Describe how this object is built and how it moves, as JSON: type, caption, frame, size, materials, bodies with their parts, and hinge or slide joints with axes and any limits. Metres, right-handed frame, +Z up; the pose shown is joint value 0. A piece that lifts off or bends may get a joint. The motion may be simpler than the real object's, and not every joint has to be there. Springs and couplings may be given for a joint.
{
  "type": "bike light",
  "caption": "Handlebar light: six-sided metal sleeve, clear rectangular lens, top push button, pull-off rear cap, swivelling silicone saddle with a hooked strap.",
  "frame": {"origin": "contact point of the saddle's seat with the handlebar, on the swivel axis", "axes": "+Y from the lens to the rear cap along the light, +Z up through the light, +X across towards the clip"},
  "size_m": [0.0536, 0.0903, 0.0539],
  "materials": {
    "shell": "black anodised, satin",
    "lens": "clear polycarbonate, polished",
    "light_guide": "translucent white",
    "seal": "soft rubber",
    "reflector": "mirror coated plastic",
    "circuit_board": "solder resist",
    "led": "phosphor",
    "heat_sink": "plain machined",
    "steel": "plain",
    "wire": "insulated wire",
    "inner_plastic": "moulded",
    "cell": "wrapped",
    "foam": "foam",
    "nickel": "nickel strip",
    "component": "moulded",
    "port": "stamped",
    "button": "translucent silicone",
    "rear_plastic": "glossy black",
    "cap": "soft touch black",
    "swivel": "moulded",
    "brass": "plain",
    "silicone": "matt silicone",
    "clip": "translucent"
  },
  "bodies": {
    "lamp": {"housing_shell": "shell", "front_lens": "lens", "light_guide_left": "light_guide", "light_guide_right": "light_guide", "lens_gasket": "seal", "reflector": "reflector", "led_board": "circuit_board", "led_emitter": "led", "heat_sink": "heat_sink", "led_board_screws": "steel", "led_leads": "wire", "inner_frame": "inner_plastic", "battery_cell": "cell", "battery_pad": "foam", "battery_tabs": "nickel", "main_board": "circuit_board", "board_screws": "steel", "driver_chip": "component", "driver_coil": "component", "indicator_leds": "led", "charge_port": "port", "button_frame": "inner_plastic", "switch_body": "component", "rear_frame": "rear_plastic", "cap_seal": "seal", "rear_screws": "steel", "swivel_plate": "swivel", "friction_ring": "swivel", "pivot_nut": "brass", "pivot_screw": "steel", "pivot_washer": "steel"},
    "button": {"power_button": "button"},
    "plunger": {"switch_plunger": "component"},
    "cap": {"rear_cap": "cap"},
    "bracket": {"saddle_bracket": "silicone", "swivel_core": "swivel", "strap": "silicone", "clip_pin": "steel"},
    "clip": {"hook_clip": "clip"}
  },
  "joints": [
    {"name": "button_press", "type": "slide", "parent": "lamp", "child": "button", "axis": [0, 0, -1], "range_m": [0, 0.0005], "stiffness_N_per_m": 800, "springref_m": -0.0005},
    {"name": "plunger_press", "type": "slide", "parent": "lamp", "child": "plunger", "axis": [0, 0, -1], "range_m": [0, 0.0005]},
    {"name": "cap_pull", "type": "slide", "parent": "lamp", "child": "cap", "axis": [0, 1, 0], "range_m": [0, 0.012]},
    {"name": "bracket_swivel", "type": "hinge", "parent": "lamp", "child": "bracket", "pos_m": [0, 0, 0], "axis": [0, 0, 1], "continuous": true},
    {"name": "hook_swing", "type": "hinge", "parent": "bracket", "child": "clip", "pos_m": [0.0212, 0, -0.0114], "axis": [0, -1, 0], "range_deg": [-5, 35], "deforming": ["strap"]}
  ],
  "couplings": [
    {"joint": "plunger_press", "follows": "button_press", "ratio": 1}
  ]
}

****************************************

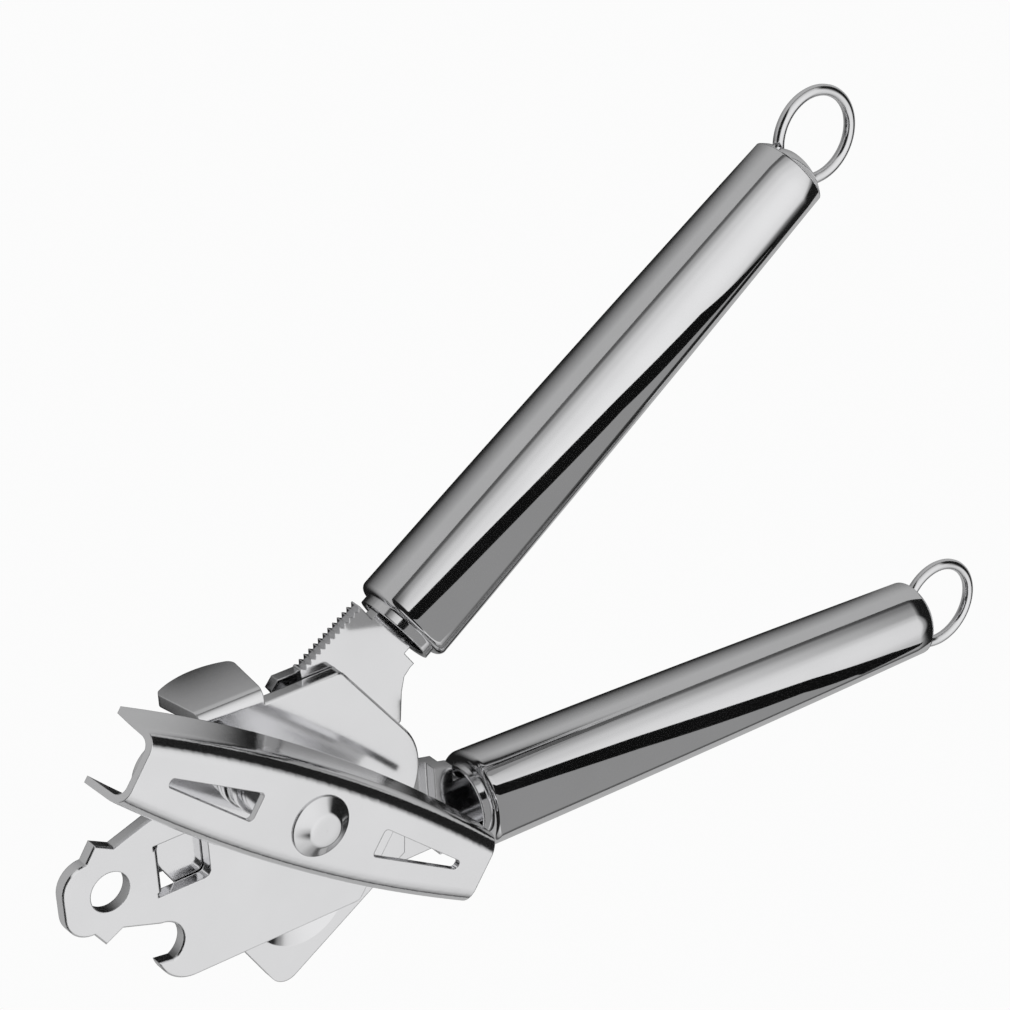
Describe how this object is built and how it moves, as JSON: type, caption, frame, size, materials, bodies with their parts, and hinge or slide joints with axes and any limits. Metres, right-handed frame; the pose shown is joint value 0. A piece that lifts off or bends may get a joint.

****************************************

Show the lines where the word "joints" appears in the entries.

• **CORRECT RESPONSE**
Describe how this object is built and how it moves, as JSON: type, caption, frame, size, materials, bodies with their parts, and hinge or slide joints with axes and any limits. Metres, right-handed frame, +Z up; the pose shown is joint value 0. A piece that lifts off or bends may get a joint. The motion may be simpler than the real object's, and not every joint has to be there. Springs and couplings may be given for a joint.
  "joints": [
Describe how this object is built and how it moves, as JSON: type, caption, frame, size, materials, bodies with their parts, and hinge or slide joints with axes and any limits. Metres, right-handed frame; the pose shown is joint value 0. A piece that lifts off or bends may get a joint.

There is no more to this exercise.